## YOUR INSTRUCTIONS:
Extract the listing in its entirety, keeping each line identical to the original.

:: DATASET CONTENT ::

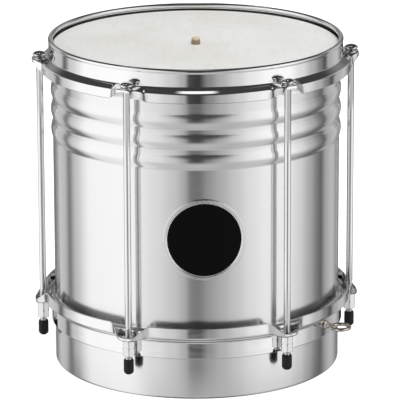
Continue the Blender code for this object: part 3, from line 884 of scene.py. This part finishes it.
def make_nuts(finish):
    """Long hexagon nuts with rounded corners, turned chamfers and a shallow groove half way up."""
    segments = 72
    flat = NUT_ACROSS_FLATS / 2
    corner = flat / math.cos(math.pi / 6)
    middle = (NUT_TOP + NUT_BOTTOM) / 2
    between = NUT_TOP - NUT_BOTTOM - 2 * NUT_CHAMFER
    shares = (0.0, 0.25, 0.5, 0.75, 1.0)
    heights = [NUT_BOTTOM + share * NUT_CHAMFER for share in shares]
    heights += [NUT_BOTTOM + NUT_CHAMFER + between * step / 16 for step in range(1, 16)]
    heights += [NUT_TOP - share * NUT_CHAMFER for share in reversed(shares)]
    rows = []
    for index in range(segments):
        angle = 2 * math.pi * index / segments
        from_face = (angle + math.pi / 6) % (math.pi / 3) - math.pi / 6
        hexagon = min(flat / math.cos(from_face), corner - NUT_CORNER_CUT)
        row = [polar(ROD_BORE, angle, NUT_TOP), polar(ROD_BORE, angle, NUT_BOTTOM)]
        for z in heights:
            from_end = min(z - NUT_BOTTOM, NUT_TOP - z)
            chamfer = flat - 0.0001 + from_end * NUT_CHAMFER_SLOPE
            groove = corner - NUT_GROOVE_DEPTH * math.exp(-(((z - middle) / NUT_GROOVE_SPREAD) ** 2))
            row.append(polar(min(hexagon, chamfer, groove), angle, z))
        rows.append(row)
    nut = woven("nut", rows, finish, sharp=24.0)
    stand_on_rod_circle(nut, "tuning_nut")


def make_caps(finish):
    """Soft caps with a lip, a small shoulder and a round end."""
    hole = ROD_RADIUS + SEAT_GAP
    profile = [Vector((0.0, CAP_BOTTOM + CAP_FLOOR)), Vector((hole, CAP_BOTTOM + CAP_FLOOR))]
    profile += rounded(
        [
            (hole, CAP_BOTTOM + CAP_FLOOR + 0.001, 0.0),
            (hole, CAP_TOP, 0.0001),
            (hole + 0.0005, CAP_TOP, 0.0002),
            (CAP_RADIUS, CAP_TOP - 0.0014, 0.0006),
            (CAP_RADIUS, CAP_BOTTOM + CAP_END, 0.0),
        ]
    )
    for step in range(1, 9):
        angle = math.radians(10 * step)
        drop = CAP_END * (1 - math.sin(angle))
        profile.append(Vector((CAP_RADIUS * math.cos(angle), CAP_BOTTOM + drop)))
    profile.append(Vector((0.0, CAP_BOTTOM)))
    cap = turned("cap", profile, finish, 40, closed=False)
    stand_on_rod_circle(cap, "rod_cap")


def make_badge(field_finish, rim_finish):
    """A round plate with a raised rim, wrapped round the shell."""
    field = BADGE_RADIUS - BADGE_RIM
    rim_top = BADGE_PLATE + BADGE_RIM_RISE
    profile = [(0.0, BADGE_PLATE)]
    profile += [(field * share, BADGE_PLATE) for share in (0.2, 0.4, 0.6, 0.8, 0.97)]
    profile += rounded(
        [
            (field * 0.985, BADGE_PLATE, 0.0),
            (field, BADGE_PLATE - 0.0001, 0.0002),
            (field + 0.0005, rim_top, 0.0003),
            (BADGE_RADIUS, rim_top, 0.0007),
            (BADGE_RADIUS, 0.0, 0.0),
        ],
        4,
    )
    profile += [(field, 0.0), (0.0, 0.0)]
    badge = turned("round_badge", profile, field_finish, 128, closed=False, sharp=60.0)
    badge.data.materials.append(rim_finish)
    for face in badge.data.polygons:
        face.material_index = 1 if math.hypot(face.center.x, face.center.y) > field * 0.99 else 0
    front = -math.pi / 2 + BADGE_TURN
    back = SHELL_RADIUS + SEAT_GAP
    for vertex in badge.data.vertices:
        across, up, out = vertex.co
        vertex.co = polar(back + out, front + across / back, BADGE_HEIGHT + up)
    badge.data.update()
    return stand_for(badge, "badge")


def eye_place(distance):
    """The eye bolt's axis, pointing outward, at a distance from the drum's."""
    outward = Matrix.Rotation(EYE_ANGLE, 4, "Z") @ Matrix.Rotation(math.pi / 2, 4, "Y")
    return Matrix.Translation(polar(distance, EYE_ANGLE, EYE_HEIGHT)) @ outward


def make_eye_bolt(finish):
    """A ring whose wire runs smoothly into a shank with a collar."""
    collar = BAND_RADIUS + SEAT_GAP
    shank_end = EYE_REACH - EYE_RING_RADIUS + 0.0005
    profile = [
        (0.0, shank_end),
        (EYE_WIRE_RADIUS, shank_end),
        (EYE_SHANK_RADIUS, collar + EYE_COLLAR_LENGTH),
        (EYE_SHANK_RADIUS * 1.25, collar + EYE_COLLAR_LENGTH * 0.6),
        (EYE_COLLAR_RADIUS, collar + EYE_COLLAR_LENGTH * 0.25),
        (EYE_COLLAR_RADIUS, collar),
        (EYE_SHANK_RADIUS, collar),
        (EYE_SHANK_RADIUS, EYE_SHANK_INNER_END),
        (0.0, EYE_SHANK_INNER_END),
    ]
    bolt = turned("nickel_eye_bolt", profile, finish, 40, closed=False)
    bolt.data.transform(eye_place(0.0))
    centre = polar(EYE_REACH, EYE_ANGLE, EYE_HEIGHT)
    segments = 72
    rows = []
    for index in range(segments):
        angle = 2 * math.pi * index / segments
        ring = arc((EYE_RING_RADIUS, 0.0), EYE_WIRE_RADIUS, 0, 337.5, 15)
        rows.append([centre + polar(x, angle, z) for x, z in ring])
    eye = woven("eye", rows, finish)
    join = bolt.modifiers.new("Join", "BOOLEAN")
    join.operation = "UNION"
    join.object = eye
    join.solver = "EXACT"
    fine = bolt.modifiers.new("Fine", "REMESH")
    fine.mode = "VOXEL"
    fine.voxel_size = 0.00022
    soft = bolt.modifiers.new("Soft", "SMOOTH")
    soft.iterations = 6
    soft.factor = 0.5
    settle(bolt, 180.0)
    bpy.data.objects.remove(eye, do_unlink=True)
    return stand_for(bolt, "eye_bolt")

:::

## ANSWER TO THIS TASK:
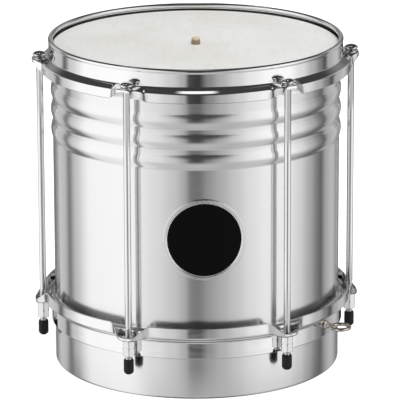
Continue the Blender code for this object: part 3, from line 884 of scene.py. This part finishes it.
def make_nuts(finish):
    """Long hexagon nuts with rounded corners, turned chamfers and a shallow groove half way up."""
    segments = 72
    flat = NUT_ACROSS_FLATS / 2
    corner = flat / math.cos(math.pi / 6)
    middle = (NUT_TOP + NUT_BOTTOM) / 2
    between = NUT_TOP - NUT_BOTTOM - 2 * NUT_CHAMFER
    shares = (0.0, 0.25, 0.5, 0.75, 1.0)
    heights = [NUT_BOTTOM + share * NUT_CHAMFER for share in shares]
    heights += [NUT_BOTTOM + NUT_CHAMFER + between * step / 16 for step in range(1, 16)]
    heights += [NUT_TOP - share * NUT_CHAMFER for share in reversed(shares)]
    rows = []
    for index in range(segments):
        angle = 2 * math.pi * index / segments
        from_face = (angle + math.pi / 6) % (math.pi / 3) - math.pi / 6
        hexagon = min(flat / math.cos(from_face), corner - NUT_CORNER_CUT)
        row = [polar(ROD_BORE, angle, NUT_TOP), polar(ROD_BORE, angle, NUT_BOTTOM)]
        for z in heights:
            from_end = min(z - NUT_BOTTOM, NUT_TOP - z)
            chamfer = flat - 0.0001 + from_end * NUT_CHAMFER_SLOPE
            groove = corner - NUT_GROOVE_DEPTH * math.exp(-(((z - middle) / NUT_GROOVE_SPREAD) ** 2))
            row.append(polar(min(hexagon, chamfer, groove), angle, z))
        rows.append(row)
    nut = woven("nut", rows, finish, sharp=24.0)
    stand_on_rod_circle(nut, "tuning_nut")


def make_caps(finish):
    """Soft caps with a lip, a small shoulder and a round end."""
    hole = ROD_RADIUS + SEAT_GAP
    profile = [Vector((0.0, CAP_BOTTOM + CAP_FLOOR)), Vector((hole, CAP_BOTTOM + CAP_FLOOR))]
    profile += rounded(
        [
            (hole, CAP_BOTTOM + CAP_FLOOR + 0.001, 0.0),
            (hole, CAP_TOP, 0.0001),
            (hole + 0.0005, CAP_TOP, 0.0002),
            (CAP_RADIUS, CAP_TOP - 0.0014, 0.0006),
            (CAP_RADIUS, CAP_BOTTOM + CAP_END, 0.0),
        ]
    )
    for step in range(1, 9):
        angle = math.radians(10 * step)
        drop = CAP_END * (1 - math.sin(angle))
        profile.append(Vector((CAP_RADIUS * math.cos(angle), CAP_BOTTOM + drop)))
    profile.append(Vector((0.0, CAP_BOTTOM)))
    cap = turned("cap", profile, finish, 40, closed=False)
    stand_on_rod_circle(cap, "rod_cap")


def make_badge(field_finish, rim_finish):
    """A round plate with a raised rim, wrapped round the shell."""
    field = BADGE_RADIUS - BADGE_RIM
    rim_top = BADGE_PLATE + BADGE_RIM_RISE
    profile = [(0.0, BADGE_PLATE)]
    profile += [(field * share, BADGE_PLATE) for share in (0.2, 0.4, 0.6, 0.8, 0.97)]
    profile += rounded(
        [
            (field * 0.985, BADGE_PLATE, 0.0),
            (field, BADGE_PLATE - 0.0001, 0.0002),
            (field + 0.0005, rim_top, 0.0003),
            (BADGE_RADIUS, rim_top, 0.0007),
            (BADGE_RADIUS, 0.0, 0.0),
        ],
        4,
    )
    profile += [(field, 0.0), (0.0, 0.0)]
    badge = turned("round_badge", profile, field_finish, 128, closed=False, sharp=60.0)
    badge.data.materials.append(rim_finish)
    for face in badge.data.polygons:
        face.material_index = 1 if math.hypot(face.center.x, face.center.y) > field * 0.99 else 0
    front = -math.pi / 2 + BADGE_TURN
    back = SHELL_RADIUS + SEAT_GAP
    for vertex in badge.data.vertices:
        across, up, out = vertex.co
        vertex.co = polar(back + out, front + across / back, BADGE_HEIGHT + up)
    badge.data.update()
    return stand_for(badge, "badge")


def eye_place(distance):
    """The eye bolt's axis, pointing outward, at a distance from the drum's."""
    outward = Matrix.Rotation(EYE_ANGLE, 4, "Z") @ Matrix.Rotation(math.pi / 2, 4, "Y")
    return Matrix.Translation(polar(distance, EYE_ANGLE, EYE_HEIGHT)) @ outward


def make_eye_bolt(finish):
    """A ring whose wire runs smoothly into a shank with a collar."""
    collar = BAND_RADIUS + SEAT_GAP
    shank_end = EYE_REACH - EYE_RING_RADIUS + 0.0005
    profile = [
        (0.0, shank_end),
        (EYE_WIRE_RADIUS, shank_end),
        (EYE_SHANK_RADIUS, collar + EYE_COLLAR_LENGTH),
        (EYE_SHANK_RADIUS * 1.25, collar + EYE_COLLAR_LENGTH * 0.6),
        (EYE_COLLAR_RADIUS, collar + EYE_COLLAR_LENGTH * 0.25),
        (EYE_COLLAR_RADIUS, collar),
        (EYE_SHANK_RADIUS, collar),
        (EYE_SHANK_RADIUS, EYE_SHANK_INNER_END),
        (0.0, EYE_SHANK_INNER_END),
    ]
    bolt = turned("nickel_eye_bolt", profile, finish, 40, closed=False)
    bolt.data.transform(eye_place(0.0))
    centre = polar(EYE_REACH, EYE_ANGLE, EYE_HEIGHT)
    segments = 72
    rows = []
    for index in range(segments):
        angle = 2 * math.pi * index / segments
        ring = arc((EYE_RING_RADIUS, 0.0), EYE_WIRE_RADIUS, 0, 337.5, 15)
        rows.append([centre + polar(x, angle, z) for x, z in ring])
    eye = woven("eye", rows, finish)
    join = bolt.modifiers.new("Join", "BOOLEAN")
    join.operation = "UNION"
    join.object = eye
    join.solver = "EXACT"
    fine = bolt.modifiers.new("Fine", "REMESH")
    fine.mode = "VOXEL"
    fine.voxel_size = 0.00022
    soft = bolt.modifiers.new("Soft", "SMOOTH")
    soft.iterations = 6
    soft.factor = 0.5
    settle(bolt, 180.0)
    bpy.data.objects.remove(eye, do_unlink=True)
    return stand_for(bolt, "eye_bolt")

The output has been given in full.